Perhaps there is a rape factor on The Crapfest, but whose rape is it anyway? Are these Cambridge native sons really drooling frat boys, or are they more like turn-of-the-millennium versions of Robert Crumb and Aaron Cometbus, blurting out their deeply personal, occasionally degrading experiences to entertain us?

One thing's for sure -- Sullivan and Taylor will never be frat boys. Both dropped out of Emerson College after just a few months because they couldn't afford it and had nothing in common with the affluent student population. Taylor currently works as a gofer at a hospital, and Sullivan is unemployed. "We're blue collar," said Sullivan simply. "I would hope people see us as working-class." (Just as an aside, it's interesting to note that middle-class feminists have occasionally been known to portray working-class men as sexist, violent lugs.)

None of this concerns Sullivan and Taylor especially. They're not in this to make a political point.
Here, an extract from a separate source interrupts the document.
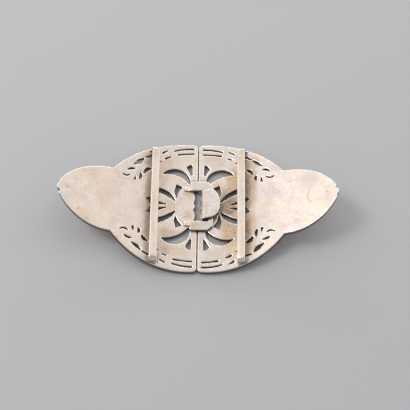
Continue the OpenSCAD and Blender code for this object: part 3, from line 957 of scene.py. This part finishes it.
def silver(
    name, tones, rough=0.4, tan=(), deep=(), scores=(), specks=(2.6, 0.22, 0.35), along=(0.12, 2.2, 2.2)
):
    """Aged silver. Tan and deep are rows of stains, some deep rows being painted shadows, and scores are rows
    of scored lines.
    """
    material = bpy.data.materials.new(name)
    material.use_nodes = True
    tree = material.node_tree
    tree.nodes.clear()
    w = Wiring(tree)
    place = w.vector("MULTIPLY", w.node("TexCoord").outputs["Object"], (1000, 1000, 1000))

    def strongest(group, rows):
        total = 0.0
        for values in rows:
            amount = w.place_group(group, {"Place": place, **values})["Amount"]
            total = w.maths("MAXIMUM", total, amount)
        return total

    def stains(rows):
        return strongest(STAIN, [
            {"Centre": (x, y, 0), "Reach": (reach_x, reach_y, 60), "Ragged": ragged, "Strength": strength}
            for x, y, reach_x, reach_y, ragged, strength in rows
        ])

    scored = strongest(SCORE, [
        {"From": (x0, y0, 0), "To": (x1, y1, 0), "Width": width, "Strength": strength}
        for x0, y0, x1, y1, width, strength in scores
    ])
    spacing, size, share = specks
    spots = w.place_group(SPECKS, {"Place": place, "Spacing": spacing, "Size": size, "Share": share})
    # Ambient occlusion darkens corners, creases and the places under and between parts: dirt and painted
    # shade.
    corner = w.node("AmbientOcclusion", {"Distance": 0.0016}, samples=8).outputs["AO"]
    values = {
        "Rough": rough,
        "Tarnish": stains(tan),
        "Deep_And_Shade": stains(deep),
        "Dirt_And_Shade": w.spread(corner, 0.72, 0.25, 0.0, 0.85),
        "Rim": w.node("Attribute", attribute_name="rim").outputs["Fac"],
        "Wall": w.node("Attribute", attribute_name="wall").outputs["Fac"],
        "Specks": spots["Amount"],
        "Scores": scored,
    }
    for group, extra in ((MOTTLE, {}), (TONING, {}), (POLISH, {"Along": along})):
        for mask in w.place_group(group, {"Place": place, **extra}):
            values[mask.name] = mask
    for key, tone in zip(("Clean", "Bright", "Tan", "Brown"), tones):
        values[key] = (*tone, 1)
    skin = w.place_group(SKIN, values)
    bump = w.node("Bump", {"Strength": 0.5, "Distance": 0.00012, "Height": skin["Height"]})
    shader = w.node("BsdfPrincipled", {"Metallic": 1.0, "Base Color": skin["Colour"]})
    w.feed(shader.inputs["Roughness"], skin["Roughness"])
    w.feed(shader.inputs["Normal"], bump.outputs["Normal"])
    w.feed(w.node("OutputMaterial").inputs["Surface"], shader.outputs[0])
    return material


def simple_material(name, colour, roughness):
    material = bpy.data.materials.new(name)
    material.use_nodes = True
    shader = material.node_tree.nodes["Principled BSDF"]
    shader.inputs["Base Color"].default_value = (*colour, 1)
    shader.inputs["Roughness"].default_value = roughness
    return material


# Stains in tan and in deep brown, and painted shadows in deep brown: x, y, reach along x, reach along y,
# ragged, strength.
# Scores: x and y of both ends, width, strength. All in millimetres, on the finished buckle.
LEFT_TAN = [
    (-14.5, 15, 3.0, 7, 2.5, 0.6),
    (-13.0, 21, 3.0, 5, 2.5, 0.45),
    (-21.5, 22.5, 3.5, 5, 2.0, 0.8),
    (-13.0, -17, 4.0, 9, 3.0, 0.55),
    (-7.5, -21.5, 5, 3, 3.0, 0.4),
    (-39, 1, 5, 8, 3.0, 0.25),
    (-21, -5, 2.6, 26, 2.0, 0.6),
    (-45, 11, 6, 4.5, 4.0, 0.35),
    (-46, -10, 5, 4, 4.0, 0.3),
    (-4.3, -3.8, 2.2, 2.4, 2.5, 0.6),
    (-4.0, 6.0, 2.4, 1.4, 2.0, 0.5),
    (-12.5, 0, 4, 5.0, 2.5, 0.5),
    (-24, 14, 2.5, 3, 1.5, 0.5),
]
LEFT_DEEP_AND_SHADE = [
    # Painted shadow: a dark strip just outside the belt bar.
    (-21.2, 20.5, 1.2, 4, 1.5, 0.35),
    (-21.0, -12, 1.2, 14, 1.6, 0.5),
    (-21.0, 6, 1.1, 12, 1.6, 0.5),
    (-53.4, 0.8, 0.8, 0.8, 0.8, 0.45),
    (-48.8, -8.0, 0.6, 0.9, 0.8, 0.4),
    (-22.2, 4.8, 0.4, 0.4, 0.3, 0.8),
    (-28.6, -2.4, 0.5, 0.5, 0.5, 0.35),
    (-13.5, -13, 2.2, 3, 3.0, 0.3),
    (-13.5, -21, 2.5, 2.5, 3.0, 0.3),
    (-20.9, -25.4, 0.8, 0.6, 0.8, 0.5),
    # Painted shadow: a dark line along the upper arm of the eye loop.
    (-1.6, 12.8, 2.4, 0.5, 0.5, 0.6),
    (-16.0, -24.0, 1.2, 2.0, 1.0, 0.35),
    (-10.0, -12.5, 3.0, 1.5, 3.0, 0.25),
    (-19.9, 7.3, 0.5, 0.8, 0.4, 0.7),
    (-19.9, -7.3, 0.5, 0.8, 0.4, 0.7),
]
LEFT_SCORES = [
    (-32.8, -17.0, -32.6, -18.0, 0.3, 0.8),
    (-15.9, -24.6, -16.2, -26.0, 0.28, 1.0),
    (-16.2, -26.0, -16.0, -27.3, 0.28, 1.0),
]
RIGHT_TAN = [
    (12, 0.5, 6.0, 12, 3.0, 1.0),
    (14.5, 12, 3.5, 9, 2.5, 0.95),
    (13.5, -14, 4.5, 8, 3.0, 0.9),
    (14.5, -22, 3.0, 4, 2.5, 0.6),
    (8.5, 9, 3, 3.5, 2.0, 0.7),
    (21.5, 10, 3.2, 14, 2.5, 0.85),
    (22, -14, 3.0, 14, 2.5, 0.7),
    (23, 21, 3.5, 3.5, 2.0, 0.8),
    (7, 25, 4, 3, 2.0, 0.3),
]
RIGHT_DEEP_AND_SHADE = [
    (12.5, 1, 4.5, 7.5, 2.5, 0.7),
    (14.0, 4.0, 4.0, 1.6, 1.2, 0.5),
    (10.5, 6.5, 2.0, 2.0, 2.0, 0.3),
    (13.0, -9.0, 3.0, 1.5, 2.0, 0.25),
    # Painted shadow: under the right edge of the hook's leaf and below it by the lower arm.
    (8.6, -0.5, 1.6, 8, 1.5, 0.55),
    (9.0, -7.3, 1.6, 3.6, 1.2, 0.75),
    (46.5, 8.5, 6.0, 4.5, 3.0, 0.16),
    (24.5, -5, 4.0, 10, 3.0, 0.09),
    (7, 22, 5.0, 4, 3.0, 0.16),
    (8, -22, 5.0, 4, 3.0, 0.12),
    (20.9, -25.4, 0.8, 0.6, 0.8, 0.5),
    # Painted shadow: a dark line along the upper arm of the eye loop.
    (2.4, 12.8, 2.8, 0.5, 0.5, 0.6),
    (15.5, -8.0, 1.5, 6, 2.0, 0.3),
    # Painted shadow: a dark strip just outside the belt bar.
    (21.2, 8, 1.5, 16, 1.8, 0.55),
    (21.2, -14, 1.4, 12, 1.8, 0.55),
    (23.0, 9, 2.5, 13, 4.0, 0.25),
    (52.8, 0.8, 0.7, 0.6, 0.6, 0.45),
    (19.9, 7.3, 0.5, 0.8, 0.4, 0.7),
    (19.9, -7.3, 0.5, 0.8, 0.4, 0.7),
]
RIGHT_SCORES = [
    (46.9, 7.7, 46.7, 5.3, 0.8, 0.14),
    (46.7, 5.3, 45.8, 3.6, 0.7, 0.2),
    (45.8, 3.6, 45.3, 1.5, 0.6, 0.28),
    (45.3, 1.5, 45.3, -0.1, 0.55, 0.3),
    (45.3, -0.1, 45.8, -1.9, 0.5, 0.35),
    (45.8, -1.9, 46.5, -2.5, 0.5, 0.3),
]

ALONG_BAR = (2.6, 0.1, 2.6)
FINISHES = {
    "left_plate": silver("left_plate_silver", LEFT_TONES, 0.42, LEFT_TAN, LEFT_DEEP_AND_SHADE, LEFT_SCORES),
    "right_plate": silver("right_plate_silver", RIGHT_TONES, 0.40, RIGHT_TAN, RIGHT_DEEP_AND_SHADE, RIGHT_SCORES),
    "left_belt_bar": silver(
        "left_bar_silver",
        BAR_TONES,
        0.34,
        [(-18, 24, 3, 3, 1.5, 0.5), (-18, 0, 3, 8, 3, 0.25)],
        # The first deep row is painted shade at the top end of the bar.
        [(-18, 27.6, 4, 1.5, 0.8, 0.5), (-18, -12, 0.5, 5, 2.0, 0.15)],
        along=ALONG_BAR,
    ),
    "right_belt_bar": silver(
        "right_bar_silver",
        BAR_TONES,
        0.34,
        [(18, 22, 3, 6, 2.5, 0.45), (18, -16, 3, 10, 3, 0.2)],
        # The first deep row is painted shade at the top end of the bar.
        [(18, 27.6, 4, 1.5, 0.8, 0.5), (18, 8, 0.5, 5, 2.0, 0.15)],
        along=ALONG_BAR,
    ),
    "eye_loop": silver(
        "eye_loop_silver",
        BAR_TONES,
        0.36,
        [(-2, -9.5, 4, 3, 2, 0.5)],
        [(-2, -9.2, 3.5, 2, 2.5, 0.25), (1, -9, 2, 1, 1.5, 0.2)],
    ),
    "hook": silver(
        "hook_silver",
        RIGHT_TONES,
        0.38,
        [(3.3, -1.5, 1.4, 3, 2, 0.3)],
        # The second deep row is painted shade along the fold, which dims its highlight.
        [(5, 3.5, 3, 1.5, 2.5, 0.12), (1.6, 0, 1.2, 9, 0.5, 0.5)],
    ),
    "solder": silver("solder", LEFT_TONES, 0.5, [(0, 0, 90, 90, 1, 0.8)], [(0, 0, 90, 90, 1, 0.35)]),
}


def build_half(half, side, turn):
    plate = make_plate(half + "_plate", side, turn)
    bar = make_bar(half + "_belt_bar", side, turn)
    feet = [make_foot(f"{half}_bar_foot_{mark}", side, turn, end) for mark, end in (("a", 1), ("b", -1))]
    catch = make_loop("eye_loop") if half == "left" else make_hook("hook")
    pieces = [plate, bar, catch] + feet
    if half == "right":
        pieces.append(make_bead("solder_bead"))
    for piece in pieces:
        piece.data.materials.append(FINISHES.get(piece.name, FINISHES["solder"]))
        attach(piece, "root")
    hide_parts(half + "_half")


build_half("left", -1, 1)
build_half("right", 1, -1)

# Floor and light

FLOOR_HALF, FLOOR_COLOUR, FLOOR_ROUGH = 2.5, (0.52, 0.52, 0.53), 0.8
WORLD_COLOUR, WORLD_STRENGTH = (0.96, 0.97, 1.0, 1), 0.46
# Lamps: place and size in metres, power in watts, colour
LAMPS = {
    "key_light": ((-0.6, 0.1, 0.85), (0.35, 0.35), 3.0, (1.0, 0.96, 0.91)),
    "left_panel": ((-0.9, 0.55, 0.55), (0.9, 0.9), 2.0, (1.0, 0.98, 0.96)),
    "right_panel": ((0.9, 0.55, 0.55), (0.9, 0.9), 2.0, (1.0, 0.97, 0.93)),
    "top_panel": ((0.1, 0.57, 0.96), (1.2, 0.7), 1.85, (1.0, 1.0, 1.0)),
    "back_panel": ((0.0, 1.4, 0.3), (2.0, 0.45), 9.0, (1.0, 1.0, 1.0)),
}


def make_floor():
    mesh = bmesh.new()
    bmesh.ops.create_grid(mesh, x_segments=1, y_segments=1, size=FLOOR_HALF)
    data = bpy.data.meshes.new("floor")
    mesh.to_mesh(data)
    mesh.free()
    floor = bpy.data.objects.new("floor", data)
    bpy.context.scene.collection.objects.link(floor)
    data.materials.append(simple_material("pale_floor", FLOOR_COLOUR, FLOOR_ROUGH))


def make_lamp(name, place, size, power, colour):
    data = bpy.data.lights.new(name, "AREA")
    data.shape = "RECTANGLE"
    data.size, data.size_y = size
    data.energy = power
    data.color = colour
    lamp = bpy.data.objects.new(name, data)
    lamp.location = place
    lamp.rotation_euler = (-Vector(place)).to_track_quat("-Z", "Y").to_euler()
    bpy.context.scene.collection.objects.link(lamp)


def light_world():
    world = bpy.data.worlds.new("studio")
    bpy.context.scene.world = world
    world.use_nodes = True
    background = world.node_tree.nodes["Background"].inputs
    background["Color"].default_value = WORLD_COLOUR
    background["Strength"].default_value = WORLD_STRENGTH
    bpy.context.scene.view_settings.view_transform = "Standard"


make_floor()
for lamp_name, lamp_values in LAMPS.items():
    make_lamp(lamp_name, *lamp_values)
light_world()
In fact, they'd much rather talk to me about which cartoon characters they want to be. "I'd be Homer with a beard," quipped Sullivan in non-sequitorial fashion. Taylor chimed in, "I think I'd be Hong Kong Fooey, you know, that karate dog idiot."
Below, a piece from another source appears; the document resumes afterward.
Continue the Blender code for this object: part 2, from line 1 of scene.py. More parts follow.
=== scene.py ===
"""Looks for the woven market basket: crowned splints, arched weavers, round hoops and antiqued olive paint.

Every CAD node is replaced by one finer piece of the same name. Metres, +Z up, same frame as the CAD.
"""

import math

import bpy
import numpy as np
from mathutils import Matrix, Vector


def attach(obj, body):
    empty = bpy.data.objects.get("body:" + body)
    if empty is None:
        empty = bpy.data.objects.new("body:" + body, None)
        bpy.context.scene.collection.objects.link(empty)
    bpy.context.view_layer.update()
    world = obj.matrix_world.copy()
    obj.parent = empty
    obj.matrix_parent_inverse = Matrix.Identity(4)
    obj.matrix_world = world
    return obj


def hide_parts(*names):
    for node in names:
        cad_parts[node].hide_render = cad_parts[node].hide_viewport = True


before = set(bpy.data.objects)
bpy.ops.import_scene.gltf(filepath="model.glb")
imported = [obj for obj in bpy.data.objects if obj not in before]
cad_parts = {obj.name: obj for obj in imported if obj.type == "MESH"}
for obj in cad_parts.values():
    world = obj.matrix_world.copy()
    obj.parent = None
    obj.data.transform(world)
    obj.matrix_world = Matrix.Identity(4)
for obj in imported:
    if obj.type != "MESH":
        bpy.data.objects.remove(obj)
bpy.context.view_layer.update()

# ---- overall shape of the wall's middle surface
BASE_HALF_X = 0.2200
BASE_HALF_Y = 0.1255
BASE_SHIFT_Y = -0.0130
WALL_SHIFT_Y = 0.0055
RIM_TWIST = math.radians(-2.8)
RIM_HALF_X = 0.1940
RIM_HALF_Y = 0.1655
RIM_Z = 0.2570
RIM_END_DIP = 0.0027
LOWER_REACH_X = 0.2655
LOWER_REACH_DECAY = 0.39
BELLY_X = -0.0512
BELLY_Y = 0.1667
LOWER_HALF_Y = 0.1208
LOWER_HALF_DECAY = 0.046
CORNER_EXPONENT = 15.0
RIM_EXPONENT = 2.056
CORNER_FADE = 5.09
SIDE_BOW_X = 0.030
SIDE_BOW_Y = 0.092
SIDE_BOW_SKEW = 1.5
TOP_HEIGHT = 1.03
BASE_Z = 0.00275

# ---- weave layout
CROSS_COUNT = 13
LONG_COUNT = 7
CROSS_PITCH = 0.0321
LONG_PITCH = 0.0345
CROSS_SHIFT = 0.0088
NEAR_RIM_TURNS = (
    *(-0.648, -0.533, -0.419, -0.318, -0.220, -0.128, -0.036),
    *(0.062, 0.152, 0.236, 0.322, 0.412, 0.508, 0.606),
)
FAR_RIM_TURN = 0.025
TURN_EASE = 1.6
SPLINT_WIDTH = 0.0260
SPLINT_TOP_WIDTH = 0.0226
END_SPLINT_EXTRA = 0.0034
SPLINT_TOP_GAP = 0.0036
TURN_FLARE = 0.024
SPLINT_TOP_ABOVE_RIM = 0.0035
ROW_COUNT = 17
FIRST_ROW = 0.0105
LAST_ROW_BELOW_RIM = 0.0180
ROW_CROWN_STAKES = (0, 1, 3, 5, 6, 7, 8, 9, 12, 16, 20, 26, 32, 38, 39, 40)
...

One thing The Crapfest superstars are serious about is their sense of humor. "Our humor is about shock value, and it's so eccentric that it's not very accessible to a lot of people," commented Sullivan. Taylor added, "A lot of people write us off as two stupid guys who are fucking chickens. We don't think of ourselves as stupid. We're actually quite obscure." Witness their bizarre attachment to forgotten '70s TV celebrity Nipsey Russell, whose image they've enshrined on The Crapfest set.

But why the obsession with genitals?

"Why not?" asked Taylor. "Genitals sell," joked Sullivan. And then, like it was an afterthought, Taylor deadpanned, "Will you be sure to mention our penises in your article?" No problem, guys.

Annalee Newitz is one of those annoying feminists who thinks chicken fucking is funny and that Andrea Dworkin is a rapist.